Fossiele schelpen laten zien dat de opwarming van de aarde groter is in de zomer dan in de winter.

- EN- NL - FR
Fossiel van Arctica islandica, specimen bemonsterd in het onderzoek. foto: Doris
Fossiel van Arctica islandica, specimen bemonsterd in het onderzoek. foto: Doris Smudde

Fossiele schelpdieren tonen aan dat de opwarming van de aarde groter is in de zomer dan in de winter

In een warmer klimaat warmen de zomers veel sneller op dan de winters. Dat blijkt uit onderzoek naar fossiele schelpen door aardwetenschapper Niels de Winter. Deze kennis helpt om de gevolgen van de huidige opwarming van de aarde in het Noordzeegebied beter te bepalen.

Niels de Winter, verbonden aan de afdeling Aardwetenschappen van de Vrije Universiteit Amsterdam en de AMGC onderzoeksgroep van de Vrije Universiteit Brussel (VUB), werkte samen met collega’s van het Institut des Sciences Naturelles in Brussel om de chemische samenstelling van fossiele schelpen uit Antwerpen te meten. Deze schelpen zijn afkomstig van weekdieren zoals oesters, kokkels en sint-jakobsschelpen die werden gevonden tijdens bouwwerkzaamheden aan de Kieldrechtsluis. De weekdieren leefden tijdens het Plioceen, zo’n drie miljoen jaar geleden, in de Noordzee, die toen delen van Vlaanderen en Nederland bedekte. De schelpen ontwikkelden zich laagje voor laagje, zoals boomringen of vingernagels, en bevatten zeer gedetailleerde informatie die in de loop van hun leven werd vastgelegd.

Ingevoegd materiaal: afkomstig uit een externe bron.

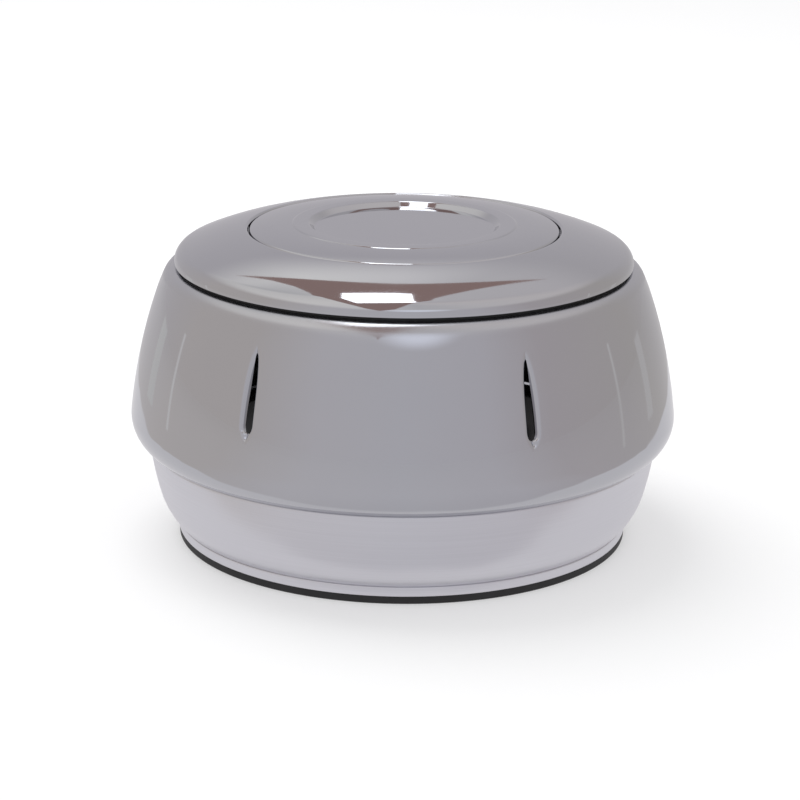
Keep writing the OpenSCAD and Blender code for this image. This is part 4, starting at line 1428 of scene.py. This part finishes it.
        # the walls give way to the ceiling between 27 and 45 degrees above the floor
        rise = add(
            tree,
            "ShaderNodeMapRange",
            {"Value": part.outputs["Z"], "From Min": 0.46, "From Max": 0.71},
            interpolation_type="SMOOTHSTEP",
        )
        mirrored = add(
            tree,
            "ShaderNodeMix",
            {"Factor": rise.outputs[0], "A": walls.outputs[0], "B": ceiling.outputs[0]},
            data_type="RGBA",
        )
        # a pale patch above the camera, a little to the right, that ends 21 degrees to each side
        mirrored = soft_patch(
            tree,
            way,
            mirrored,
            middle=(0.10, -0.80, 0.56),
            reach=(0.36, 0.5, 0.15),
            shade=(0.97, 0.99, 1.08),
        )
        # a dimmer part of the ceiling, overhead to the left and behind
        mirrored = soft_patch(
            tree,
            way,
            mirrored,
            middle=(-0.32, 0.53, 0.78),
            reach=(0.24, 0.26, 0.24),
            shade=(0.67, 0.66, 0.66),
        )
        lit = add(
            tree,
            "ShaderNodeMix",
            {
                "Factor": path.outputs["Is Glossy Ray"],
                "A": (0.78, 0.78, 0.79, 1),
                "B": mirrored.outputs["Result"],
            },
            data_type="RGBA",
        )
        shown = add(
            tree,
            "ShaderNodeMix",
            {"Factor": path.outputs["Is Camera Ray"], "A": lit.outputs["Result"], "B": (1, 1, 1, 1)},
            data_type="RGBA",
        )
        sky = add(tree, "ShaderNodeBackground", {"Color": shown.outputs["Result"]})
        out = tree.nodes.new("ShaderNodeOutputWorld")
        tree.links.new(sky.outputs[0], out.inputs[0])

    def cards(self, s):
        """Overhead, a dark canopy with a window in it; round the sides, thin upright bars. Corners
        overhead are in units of the height above the lid, first to the right and then away from the
        camera."""
        lid_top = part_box("centre_plate")[1].z
        reach = s.ceiling - lid_top
        # the canopy is a crescent with a stem, and the crescent's far edge is y = 0.795 + 1.15 |x|^1.7
        far = np.linspace(-0.58, 0.46, 27)
        canopy = [(x, 0.795 + 1.15 * abs(x) ** 1.7) for x in far]
        canopy += [(0.09, 0.54), (0.05, 0.15), (0.0, -0.5), (-0.09, -1.1)]
        canopy += [(-0.37, -1.73), (-0.41, -1.05), (-0.35, -0.2), (-0.285, 0.45), (-0.29, 0.66)]
        canopy += [(-0.335, 0.8), (-0.42, 0.98)]
        window = [(-0.183, 0.618), (0.023, 0.596), (0.049, 0.154), (-0.247, -0.174)]
        card("canopy", [(x * reach, y * reach, s.ceiling) for x, y in canopy], s.canopy)
        # the window is brighter than white and hangs just under the canopy
        card("window", [(x * reach, y * reach, s.ceiling - 0.02) for x, y in window], (3.4, 3.5, 3.6))
        for name, degrees, width, height, shade in BARS:
            upright_bar(name, math.radians(degrees), width, height, shade)

    def lamp(self):
        """A large soft lamp overhead, a little to the left and front, that mirrors don't see."""
        light = bpy.data.lights.new("soft_lamp", "AREA")
        light.shape = "DISK"
        light.size = 1.4
        light.energy = 14
        lamp = bpy.data.objects.new("soft_lamp", light)
        bpy.context.scene.collection.objects.link(lamp)
        lamp.matrix_world = (
            Matrix.Rotation(math.radians(-18), 4, "Y")
            @ Matrix.Rotation(math.radians(-20), 4, "X")
            @ Matrix.Translation((0, 0, 1.9))
        )
        lamp.visible_camera = False
        lamp.visible_glossy = False

    def camera(self, scene, s):
        """A long lens that looks down on the cover from the front."""
        lens = bpy.data.cameras.new("camera")
        lens.lens = 121.59
        lens.sensor_width = 36
        lens.shift_x = -0.0035
        lens.clip_end = 20
        camera = bpy.data.objects.new("camera", lens)
        scene.collection.objects.link(camera)
        camera.matrix_world = (
            Matrix.Translation((0, 0, s.aim))
            @ Matrix.Rotation(QUARTER - s.elevation, 4, "X")
            @ Matrix.Translation((0, 0, s.distance))
            @ Matrix.Rotation(s.roll, 4, "Z")
        )
        scene.camera = camera


PIECES = (
    HUBCOVER_OT_barrel,
    HUBCOVER_OT_skirt,
    HUBCOVER_OT_foot,
    HUBCOVER_OT_hub_grip,
    HUBCOVER_OT_neck_seal,
    HUBCOVER_OT_lid_ring,
    HUBCOVER_OT_centre_plate,
    HUBCOVER_OT_carrier,
    HUBCOVER_OT_fasteners,
    HUBCOVER_OT_stage,
)
GROUPS = {
    "hub_cover_barrel": HubCoverBarrel,
    "hub_cover_skirt": HubCoverSkirt,
    "hub_cover_grip": HubCoverGrip,
    "hub_cover_lid": HubCoverLid,
    "hub_cover_finish": HubCoverFinish,
    "hub_cover_stage": HubCoverStage,
}


class HUBCOVER_PT_panel(bpy.types.Panel):
    """Buttons that build the cover, piece by piece"""

    bl_idname = "HUBCOVER_PT_panel"
    bl_label = "Wheel hub cover"
    bl_space_type = "VIEW_3D"
    bl_region_type = "UI"
    bl_category = "Hub cover"

    def draw(self, context):
        for piece in PIECES:
            self.layout.operator(piece.bl_idname)


def register():
    for group in (*GROUPS.values(), *PIECES, HUBCOVER_PT_panel):
        bpy.utils.register_class(group)
    for name, group in GROUPS.items():
        setattr(bpy.types.Scene, name, PointerProperty(type=group))


def unregister():
    for name in GROUPS:
        delattr(bpy.types.Scene, name)
    for group in (HUBCOVER_PT_panel, *reversed(PIECES), *reversed(GROUPS.values())):
        bpy.utils.unregister_class(group)


def main():
    register()
    bpy.ops.hubcover.barrel()
    bpy.ops.hubcover.skirt()
    bpy.ops.hubcover.foot()
    bpy.ops.hubcover.hub_grip()
    bpy.ops.hubcover.neck_seal()
    bpy.ops.hubcover.lid_ring()
    bpy.ops.hubcover.centre_plate()
    bpy.ops.hubcover.carrier()
    bpy.ops.hubcover.fasteners()
    bpy.ops.hubcover.stage()
    bpy.context.view_layer.update()


if __name__ == "__main__":
    main()
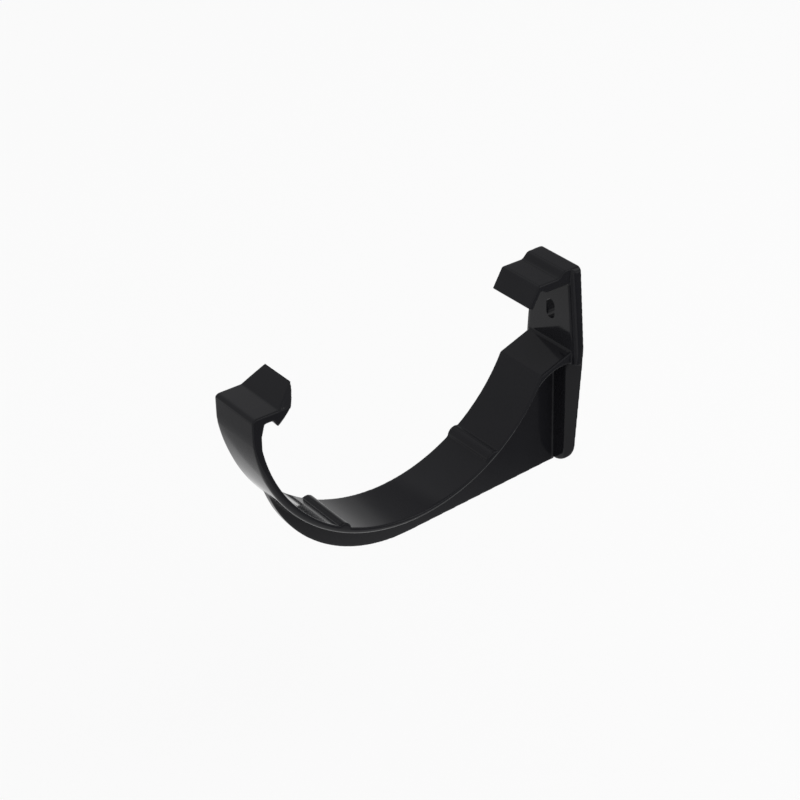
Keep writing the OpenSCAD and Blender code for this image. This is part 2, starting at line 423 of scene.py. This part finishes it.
def plate():
    """The back plate. Its front edges are rounded above the step and bevelled below it."""
    widest = Vector((PLATE_MID_W / 2, WIDEST_Z))
    top = Vector((PLATE_TOP_W / 2, PLATE_TOP))
    step = Vector((PLATE_MID_W / 2 - STEP_IN, STEP_Z))
    foot = Vector((PLATE_FOOT_W / 2, FOOT_Z))
    upper = cut(plate_blank(STEP_Z, PLATE_TOP + 1),
                *edge_tools(widest.lerp(top, -1 / 3), widest.lerp(top, 1.1), rounding))
    lower = cut(plate_blank(PLATE_FOOT - 1, STEP_Z + 0.05),
                *edge_tools(step.lerp(foot, 1.5), step.lerp(foot, -0.1), bevel))
    return join(upper, lower)


def fixing_slot():
    """The form that cuts the upright slot for the screw."""
    reach = (SLOT_H - SLOT_W) / 2
    outline = arc((0, reach - AXIS_UP), SLOT_W / 2, pi * 1.5, pi / 2)
    outline += arc((0, -reach - AXIS_UP), SLOT_W / 2, pi / 2, -pi / 2)
    ends = (AXIS_OUT + 1, AXIS_OUT - PLATE_T - 1)
    return loft("slot", *[[(x, y, z) for x, z in outline] for y in ends])


def hook():
    """A raised pad on the plate's top, an arm over the gutter's back edge and a lip."""
    back = Vector((AXIS_OUT - 1, PLATE_TOP))
    pad = Vector((PAD_FRONT, PLATE_TOP))
    arm = Vector((PAD_FRONT - PAD_SLOPE, ARM_TOP))
    bend = Vector((ARM_FRONT, ARM_TOP))
    lip_run = bend - LIP_FOOT
    lip_in = Vector((lip_run.y, -lip_run.x)).normalized() * LIP_T
    outline = [back] + rounded(back, pad, arm, FOLD_R) + rounded(pad, arm, bend, FOLD_R)
    outline += rounded(arm, bend, LIP_FOOT, BEND_R)
    outline += [LIP_FOOT, LIP_FOOT + lip_in, bend + lip_in - LIP_ROOT_SHARE * lip_run,
                (ARM_FRONT + lip_in.x + LIP_ROOT_RUN, ARM_TOP - ARM_T),
                (back.x, ARM_TOP - ARM_T)]
    return across("hook", outline, HOOK_W / 2)


def moulded_skin(body):
    """One closed skin with the small roundings that a moulding has. The slot stays crisp."""
    skin = body.modifiers.new("skin", "REMESH")
    skin.mode = "VOXEL"
    skin.voxel_size = GRAIN
    ease = body.modifiers.new("ease", "SMOOTH")
    ease.iterations = EASING
    ease.factor = 0.5
    settle(body)
    cut(body, fixing_slot())
    thin = body.modifiers.new("thin", "DECIMATE")
    thin.ratio = KEPT_FACES
    settle(body)
    body.data.transform(Matrix.Scale(MM, 4) @ Matrix.Translation((0, AXIS.y, AXIS.z)))
    body.data.shade_smooth()
    body.data.set_sharp_from_angle(angle=radians(50))
    return body


def make_bracket():
    body = join(strap(), rib(RIB_FRONT), rib(RIB_BACK), shoulder(), clip(), thumb_tab(),
                web(), plate(), hook())
    body.name = body.data.name = "moulded_bracket"
    moulded_skin(body)
    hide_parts("bracket")
    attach(body, "root")
    return body


bracket = make_bracket()

# ---------------------------------------------------------------- finish


class Link:
    """An output socket. Sums and products of links and numbers add Math nodes."""

    def __init__(self, nodes, socket):
        self.nodes = nodes
        self.socket = socket

    def __add__(self, other):
        return self.nodes.maths("ADD", self, other)

    __radd__ = __add__

    def __sub__(self, other):
        return self.nodes.maths("SUBTRACT", self, other)

    def __rsub__(self, other):
        return self.nodes.maths("SUBTRACT", other, self)

    def __mul__(self, other):
        return self.nodes.maths("MULTIPLY", self, other)

    __rmul__ = __mul__


class Nodes:
    """The nodes of one material or world."""

    def __init__(self, tree):
        self.tree = tree
        tree.nodes.clear()

    def add(self, kind, settings=None, inputs=None, out=0):
        """A node with these settings, and values or links for its sockets. Gives its output."""
        node = self.tree.nodes.new(kind)
        for name, value in (settings or {}).items():
            setattr(node, name, value)
        for name, value in (inputs or {}).items():
            if isinstance(value, Link):
                self.tree.links.new(value.socket, node.inputs[name])
            else:
                node.inputs[name].default_value = value
        return Link(self, node.outputs[out]) if len(node.outputs) else node

    def maths(self, operation, a, b):
        return self.add("ShaderNodeMath", {"operation": operation}, {0: a, 1: b})


def black_plastic():
    """Gloss black moulded plastic with a faint unevenness in its gloss."""
    material = bpy.data.materials.new("black_plastic")
    material.use_nodes = True
    n = Nodes(material.node_tree)
    place = n.add("ShaderNodeTexCoord", out=3)
    cloud = n.add("ShaderNodeTexNoise", None, {"Vector": place, "Scale": 70, "Detail": 3})
    grain = n.add("ShaderNodeTexNoise", None, {"Vector": place, "Scale": 2600, "Detail": 2})
    ripple = n.add("ShaderNodeTexNoise", None, {"Vector": place, "Scale": 160, "Detail": 1})
    colour = n.add("ShaderNodeMix", {"data_type": "RGBA"},
                   {0: cloud, 6: (0.0075, 0.0075, 0.009, 1), 7: (0.0105, 0.0105, 0.0125, 1)}, out=2)
    relief = ripple * 0.5 + grain * 0.03
    bump = n.add("ShaderNodeBump", None, {"Strength": 0.4, "Distance": 0.00004, "Height": relief})
    plastic = n.add("ShaderNodeBsdfPrincipled", None, {
        "Base Color": colour, "Roughness": cloud * 0.06 + 0.06, "Normal": bump,
        "IOR": 1.35, "Specular IOR Level": 0.25})
    n.add("ShaderNodeOutputMaterial", None, {"Surface": plastic})
    return material


bracket.data.materials.clear()
bracket.data.materials.append(black_plastic())

# ---------------------------------------------------------------- set

FLOOR_UP = LOW.z - 90
FLOOR_SIZE = 12      # in metres
FLOOR_WHITE = 0.75   # how much of the floor shows as plain white
CARD_UP = FLOOR_UP + 2
CARD_STEPS = 48
SKY_LIGHT = 0.95     # strength of the light that the sky gives
SKY_DIMS = (-0.1, 0.2)        # between these heights gloss shows the sky dimmer and dimmer
SKY_LEAN = 0.15               # the dimming starts this much lower in front than behind
SKY_HIGH = 0.7                # its strength above them
SKY_SHADES = (0.97, 1.06)     # a darker shade starts here, high up and behind
SKY_DARK = 0.45               # its share of the strength


def seen_rays(n):
    """1 for the rays that see the set: from the camera, off gloss and through glass."""
    camera, gloss, glass = (n.add("ShaderNodeLightPath", out=name) for name in
                            ("Is Camera Ray", "Is Glossy Ray", "Is Transmission Ray"))
    return n.maths("MAXIMUM", camera, n.maths("MAXIMUM", gloss, glass))


def floor():
    """Pale and plain. The share of it that is matt keeps the bracket's shadow."""
    material = bpy.data.materials.new("pale_floor")
    material.use_nodes = True
    n = Nodes(material.node_tree)
    matt = n.add("ShaderNodeBsdfDiffuse", None, {"Color": (0.82, 0.82, 0.82, 1)})
    white = n.add("ShaderNodeEmission", None, {"Color": (1, 1, 1, 1), "Strength": 1})
    both = n.add("ShaderNodeMixShader", None, {0: seen_rays(n) * FLOOR_WHITE, 1: matt, 2: white})
    n.add("ShaderNodeOutputMaterial", None, {"Surface": both})
    bpy.ops.mesh.primitive_plane_add(size=FLOOR_SIZE, location=(0, 0, FLOOR_UP * MM))
    plane = bpy.context.object
    plane.name = "floor"
    plane.data.materials.append(material)


def world():
    """Pale all round. What gloss shows of it dims upwards from the horizon behind the board."""
    sky = bpy.data.worlds.new("studio")
    bpy.context.scene.world = sky
    sky.use_nodes = True
    n = Nodes(sky.node_tree)
    place = n.add("ShaderNodeTexCoord", out=0)
    height = n.add("ShaderNodeSeparateXYZ", None, {0: place}, out=2)
    behind = n.add("ShaderNodeSeparateXYZ", None, {0: place}, out=1)
    dimming = n.add("ShaderNodeMapRange", {"interpolation_type": "SMOOTHSTEP"},
                    {0: height - behind * SKY_LEAN, 1: SKY_DIMS[0], 2: SKY_DIMS[1],
                     3: 1, 4: SKY_HIGH})
    shading = n.add("ShaderNodeMapRange", {"interpolation_type": "SMOOTHSTEP"},
                    {0: height + behind, 1: SKY_SHADES[0], 2: SKY_SHADES[1], 3: 1, 4: SKY_DARK})
    light = n.add("ShaderNodeBackground", None, {"Color": (1, 1, 1, 1), "Strength": SKY_LIGHT})
    white = n.add("ShaderNodeBackground", None, {"Color": (1, 1, 1, 1), "Strength": dimming * shading})
    both = n.add("ShaderNodeMixShader", None, {0: seen_rays(n), 1: light, 2: white})
    n.add("ShaderNodeOutputWorld", None, {"Surface": both})


def card(name, tones, starts, end, reach, fade):
    """A card lying just above the floor, part of a ring round the bracket. Only gloss shows
    it. It spans the two distances of reach from the gutter's axis. The turns where it starts,
    at its near and far edge, and where it ends are in degrees from the gutter's line, towards
    the board. Its tone changes outwards between the two distances of fade."""
    material = bpy.data.materials.new(name)
    material.use_nodes = True
    n = Nodes(material.node_tree)
    place = n.add("ShaderNodeNewGeometry")
    out = n.add("ShaderNodeVectorMath", {"operation": "DISTANCE"},
                {0: place, 1: (0, AXIS.y * MM, FLOOR_UP * MM)}, out=1)
    shade = n.add("ShaderNodeMapRange", {"interpolation_type": "SMOOTHSTEP"},
                  {0: out, 1: fade[0] * MM, 2: fade[1] * MM, 3: tones[0], 4: tones[1]})
    paint = n.add("ShaderNodeEmission", None, {"Color": shade, "Strength": 1})
    n.add("ShaderNodeOutputMaterial", None, {"Surface": paint})
    points = []
    for start, far in zip(starts, reach):
        for i in range(CARD_STEPS + 1):
            turn = radians(start + (end - start) * i / CARD_STEPS)
            points.append(Vector((far * cos(turn), AXIS.y + far * sin(turn), CARD_UP)) * MM)
    row = CARD_STEPS + 1
    mesh = bpy.data.meshes.new(name)
    mesh.from_pydata(points, [], [(i, i + 1, row + i + 1, row + i) for i in range(CARD_STEPS)])
    mesh.materials.append(material)
    sheet = bpy.data.objects.new(name, mesh)
    bpy.context.scene.collection.objects.link(sheet)
    sheet.visible_camera = False
    sheet.visible_diffuse = False
    sheet.visible_shadow = False


def lamp(name, size, watts, place, aim):
    """A soft square lamp, turned towards its aim."""
    data = bpy.data.lights.new(name, "AREA")
    data.size = size
    data.energy = watts
    body = bpy.data.objects.new(name, data)
    body.location = place
    body.rotation_euler = (aim - place).to_track_quat("-Z", "Y").to_euler()
    body.visible_camera = False
    bpy.context.scene.collection.objects.link(body)


floor()
world()
card("right_card", (1, 0.2), (-10, -10), 75, (90, 650), (100, 200))
card("back_card", (0.35, 0.9), (75, 75), 132, (60, 650), (110, 190))
card("left_card", (1, 0.03), (132, 132), 178, (90, 375), (235, 305))
card("front_card", (0.75, 0.5), (180, 227), 252, (90, 650), (105, 190))
card("corner_card", (1, 0.6), (252, 252), 320, (90, 650), (105, 190))
lamp("rim", 0.8, 3, AXIS * MM + Vector((0.63, 0.64, 0.8)), AXIS * MM)

scene = bpy.context.scene
scene.view_settings.view_transform = "Standard"
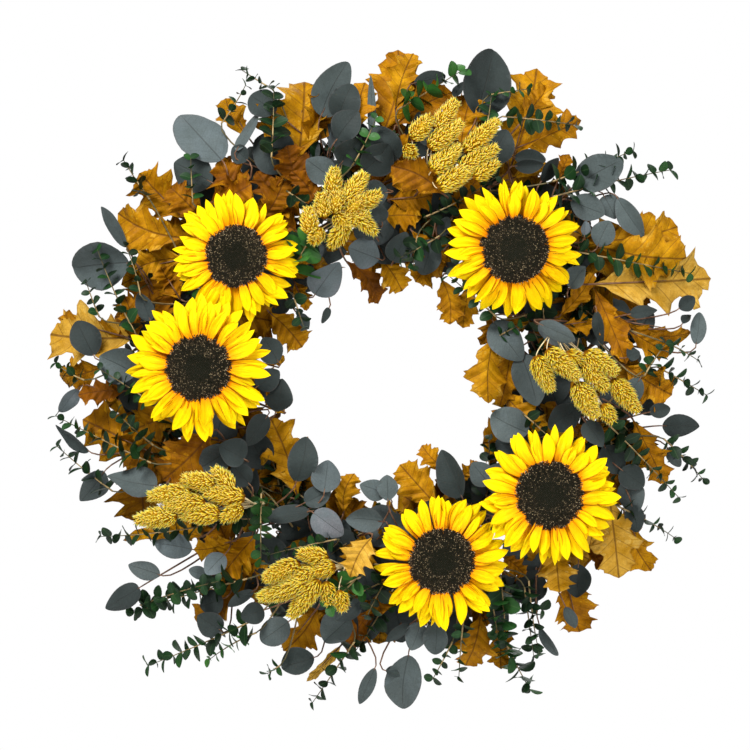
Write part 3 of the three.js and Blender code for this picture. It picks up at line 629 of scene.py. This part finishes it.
def petal_material():
    g = Graph("sunflower_petal")
    u, v, edge = g.attribute("leaf")
    hue, shade, under = g.attribute("tone")
    fine = g.noise(1.0, 3, g.place(u * 1.6, v * 9.0, hue * 40.0))
    soft = g.noise(1.0, 2, g.place(u * 3.0, v * 2.5, hue * 55.0))
    base = g.ramp(u + (fine - 0.5) * 0.22, [
        (0.0, (0.40, 0.05, 0.0)), (0.16, (0.92, 0.26, 0.0)), (0.40, (1.0, 0.50, 0.0)),
        (0.70, (1.0, 0.62, 0.0)), (1.0, (1.0, 0.67, 0.002))])
    streak = g.step(fine, 0.50, 0.64) * g.step(u, 0.2, 0.85, 0.85, 0.16)
    colour = g.mix(streak, base, (0.90, 0.36, 0.002))
    # Darker petal edges, strongest towards the foot: painted shade for the gaps between petals.
    rim = g.step(edge, 0.78, 1.0) * g.step(u, 0.35, 0.95, 1.0, 0.3)
    colour = g.mix(rim, colour, (0.17, 0.045, 0.0))
    colour = g.mix(under * 0.5, colour, (0.92, 0.56, 0.02))
    colour = g.shaded(colour, shade * g.step(soft, 0.25, 0.75, 0.93, 1.05))
    g.bump(fine + soft * 0.4, 0.8, 0.8)
    return g.finish(colour, g.step(soft, 0.2, 0.8, 0.5, 0.68), 0.05,
                    Subsurface_Weight=0.15, Subsurface_Scale=0.002)


def disc_material():
    g = Graph("sunflower_disc")
    u, _, _ = g.attribute("leaf")
    hue, shade, _ = g.attribute("tone")
    grain = g.noise(1500, 3)
    base = g.ramp(hue, [
        (0.0, (0.008, 0.012, 0.004)), (0.3, (0.018, 0.014, 0.008)),
        (0.55, (0.036, 0.024, 0.014)), (0.8, (0.08, 0.055, 0.035)), (1.0, (0.30, 0.22, 0.14))])
    tip = g.ramp(shade, [
        (0.0, (0.010, 0.012, 0.005)), (0.4, (0.034, 0.023, 0.012)),
        (0.7, (0.19, 0.135, 0.072)), (1.0, (0.46, 0.36, 0.21))])
    tipped = g.mix(g.step(u, 0.62, 0.95, 0.0, 0.95), base, tip)
    colour = g.shaded(tipped, g.step(grain, 0.3, 0.7, 0.7, 1.3))
    g.bump(grain, 0.6, 0.3)
    return g.finish(colour, g.step(grain, 0.3, 0.7, 0.6, 0.85), 0.15)


def stem_material(name, dark, light, roughness=0.6, tip_share=0.0):
    g = Graph(name)
    u, v, _ = g.attribute("leaf")
    blotch = g.noise(130, 4)
    fibre = g.noise(1.0, 3, g.place(u * 6.0, v * 14.0, blotch))
    colour = g.mix(g.step(blotch, 0.3, 0.7), dark, light)
    colour = g.mix(g.step(fibre, 0.5, 0.75, 0.0, 0.5), colour, dark)
    colour = g.mix(g.step(u, 0.35, 0.85, 0.0, tip_share), colour, (0.03, 0.035, 0.012))
    g.bump(fibre + blotch, 0.6, 0.3)
    return g.finish(colour, g.step(fibre, 0.3, 0.7, roughness - 0.1, roughness + 0.12), 0.3)


def calyx_material():
    g = Graph("sunflower_calyx")
    u, _, _ = g.attribute("leaf")
    hairs = g.noise(1600, 3)
    base = g.mix(g.step(g.noise(110, 4), 0.3, 0.7), (0.05, 0.11, 0.022), (0.13, 0.20, 0.045))
    colour = g.mix(g.step(u, 0.75, 1.0, 0.0, 0.5), base, (0.16, 0.12, 0.035))
    colour = g.mix(g.step(hairs, 0.56, 0.72, 0.0, 0.4), colour, (0.34, 0.40, 0.20))
    g.bump(hairs, 0.5, 0.4)
    return g.finish(colour, g.step(hairs, 0.3, 0.7, 0.6, 0.85), Sheen_Weight=0.15)


def wire_material(name, colour, wear, metal, roughness):
    g = Graph(name)
    blotch = g.noise(160, 4)
    scratch = g.noise(1800, 3)
    base = g.mix(g.step(blotch, 0.58, 0.72) * 0.7, colour, wear)
    g.bump(scratch + blotch * 1.5, 0.35, 0.15)
    return g.finish(base, g.step(scratch, 0.3, 0.7, roughness - 0.1, roughness + 0.15),
                    Metallic=metal)


LOOK = {
    "oak": oak_material(),
    "eucalyptus": eucalyptus_material(),
    "green": green_material(),
    "seed": seed_material(),
    "petal": petal_material(),
    "disc": disc_material(),
    "calyx": calyx_material(),
    "twig": stem_material("brown_stem", (0.075, 0.030, 0.014), (0.21, 0.105, 0.055)),
    "pale_stem": stem_material("pale_stem", (0.17, 0.11, 0.04), (0.42, 0.30, 0.13), tip_share=0.85),
    "straw": stem_material("straw_stem", (0.50, 0.36, 0.15), (0.82, 0.70, 0.42), 0.7),
    "flower_stem": stem_material("flower_stem", (0.05, 0.09, 0.02), (0.15, 0.21, 0.06), 0.7),
    "frame": wire_material("frame_wire", (0.016, 0.050, 0.022), (0.09, 0.07, 0.05), 0.35, 0.4),
    "binding": wire_material("binding_wire", (0.022, 0.085, 0.030), (0.12, 0.12, 0.10), 0.4, 0.38),
    "loop": wire_material("loop_wire", (0.42, 0.43, 0.44), (0.26, 0.25, 0.24), 1.0, 0.32),
}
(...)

Een momentopname van de seizoenen

Tijdens het Plioceen was de gemiddelde temperatuur op aarde 2,5 tot 3 graden warmer dan tegenwoordig. In hun studie, gepubliceerd in het tijdschrift Science Advances [LINK], namen de onderzoekers een ’momentopname’ van het toenmalige klimaat om de verschillen tussen de seizoenen in een warmer klimaat te observeren.

Zeldzame zware isotopen

De onderzoekers gebruikten de methode van de geagglomereerde analyse van zware isotopen. Bij deze methode wordt de samenstelling van het schelpdier in detail onderzocht. Hiervoor meten de onderzoekers de hoeveelheid zeldzame zware zuurstof- en koolstofisotopen die aanwezig zijn in hetzelfde calciummolecuul in het schelpdier. Deze isotopen komen vaker voor in schelpdieren die in kouder water zijn gevormd. Hierdoor kunnen de metingen worden gebruikt om de temperatuur te reconstrueren waarop de schelpen zijn gevormd. Deze methode is nauwkeuriger dan conventionele methoden om de temperatuur te reconstrueren, omdat wetenschappers geen aannames hoeven te doen over de samenstelling van het zeewater waarin de schelpen zich hebben ontwikkeld.

Meer opwarming in de zomer dan in de winter

De belangrijkste conclusie van het onderzoek is dat de opwarming in de zomer veel groter is dan in de winter in een warmer klimaat zoals dat van het Plioceen. Terwijl de temperatuur in de winter met ongeveer 2,5 graden steeg, was de opwarming in de zomer ongeveer 4,3 graden. De onderzoekers nemen hetzelfde fenomeen waar in de toekomstmodellen, die een opwarming van dezelfde grootteorde voorspellen voor het jaar 2100.

Het onderzoek geeft ons een idee van wat we kunnen verwachten op het gebied van klimaat in Europa als de huidige trends in klimaatverandering zich voortzetten. We kunnen waarschijnlijk grotere temperatuurverschillen verwachten tussen zomer en winter, en het risico op hittegolven in de zomer zal toenemen", legt Niels de Winter uit.